C.L. Engel. Koti Helsingissä, sydän Berliinissä. C.L. Engel. Hemmet i Helsingfors, hjärtat i Berlin [C.L. Engel. Home in Helsinki, heart in Berlin]

23 February 2012 | Mini reviews, Reviews

C.L. Engel. Koti Helsingissä, sydän Berliinissä. C.L. Engel. Hemmet i Helsingfors, hjärtat i Berlin
[C.L. Engel. Home in Helsinki, heart in Berlin]
Tekstit [Texts by]: Matti Klinge, Salla Elo, Eeva Ruoff
Valokuvat [Photography]: Taavetti Alin & Risto Törrö
Översättning [Translations from Finnish into Swedish]: Ulla Pedersen Estberg
Helsingfors: Schildts, 2012. 140 p., ill.
ISBN 978-951-50-2183-0
€ 31.50, hardback

The life and works of the German architect Carl Ludvig Engel (1778–1840) are portrayed in four articles by specialists in Finnish history, the history of Helsinki and the history of gardens.
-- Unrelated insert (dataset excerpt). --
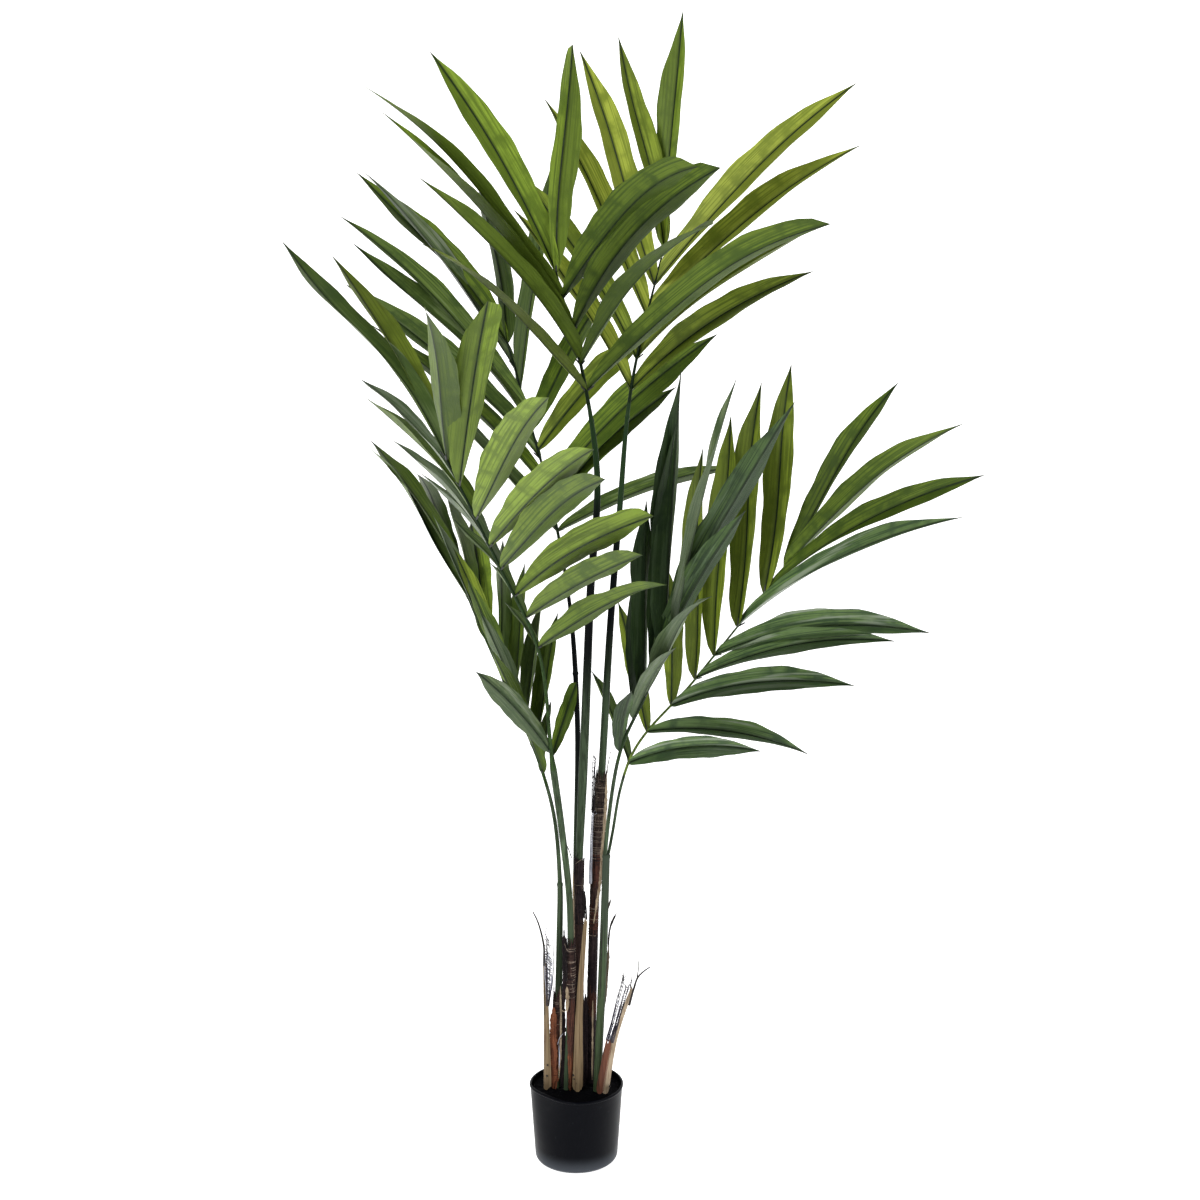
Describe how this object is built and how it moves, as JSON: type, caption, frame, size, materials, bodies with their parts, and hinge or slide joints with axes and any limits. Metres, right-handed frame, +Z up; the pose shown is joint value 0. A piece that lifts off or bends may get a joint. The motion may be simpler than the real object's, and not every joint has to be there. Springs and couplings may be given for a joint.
{
  "type": "artificial kentia palm in a pot",
  "caption": "Tall artificial palm with feathered fronds on slim stalks, torn sheaths at their feet, set in a small weighted round pot that stands on the floor.",
  "frame": {"origin": "centre of the pot's flat underside", "axes": "+Z up from the floor, +X to the viewer's right in the front view, -Y towards the viewer"},
  "size_m": [1.015, 0.9708, 1.8004],
  "materials": {
    "pot": "satin black blow-moulded plastic",
    "filling": "matt black painted cement",
    "stalk_green": "satin moulded plastic over a wire core",
    "stalk_dark": "satin moulded plastic over a wire core",
    "sheath": "coarse brown fibre",
    "stump": "matt tan plastic with a dry grain",
    "leaf": "satin printed polyester"
  },
  "bodies": {
    "root": {"pot": "pot", "pot_filling": "filling", "stalk_front_left": "stalk_green", "stalk_left": "stalk_green", "stalk_right_front": "stalk_green", "stalk_right": "stalk_green", "stalk_right_pair": "stalk_green", "stalk_centre": "stalk_dark", "stalk_back_left": "stalk_dark", "stalk_top_right": "stalk_dark", "sheath_left": "sheath", "sheath_front_left": "sheath", "sheath_centre": "sheath", "sheath_top_right": "sheath", "stump_left": "stump", "stump_centre": "stump", "stump_right": "stump", "frond_front_left": "leaf", "frond_left": "leaf", "frond_centre": "leaf", "frond_back_left": "leaf", "frond_top_right": "leaf", "frond_right_front": "leaf", "frond_right": "leaf"}
  },
  "joints": []
}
Engel spent almost 24 years in Helsinki, transforming it with his architectural designs. For eleven of those years, he and his family lived in a house surrounded by a large garden, both of them his own creations. Looking for work, the young Engel finally found it in the tiny northern town that was pronounced the new capital of the Grand Duchy of Finland in 1812 – both Tsar Alexander I and his successor, Nikolai I, favoured him. From 1816 onwards he designed more than twenty neo-classical buildings, among them nationally important landmarks: the Cathedral, the City Hall, the National Library and the University. Despite his mostly rewarding job as a highly regarded city planner, Engel found Helsinki cold, small and quiet, and he constantly longed for his native Berlin, which he never saw again. However, his flourishing garden gave him great pleasure. Richly illustrated with photographs, the book gives the reader an thorough and interesting picture of this city-changing man and his era.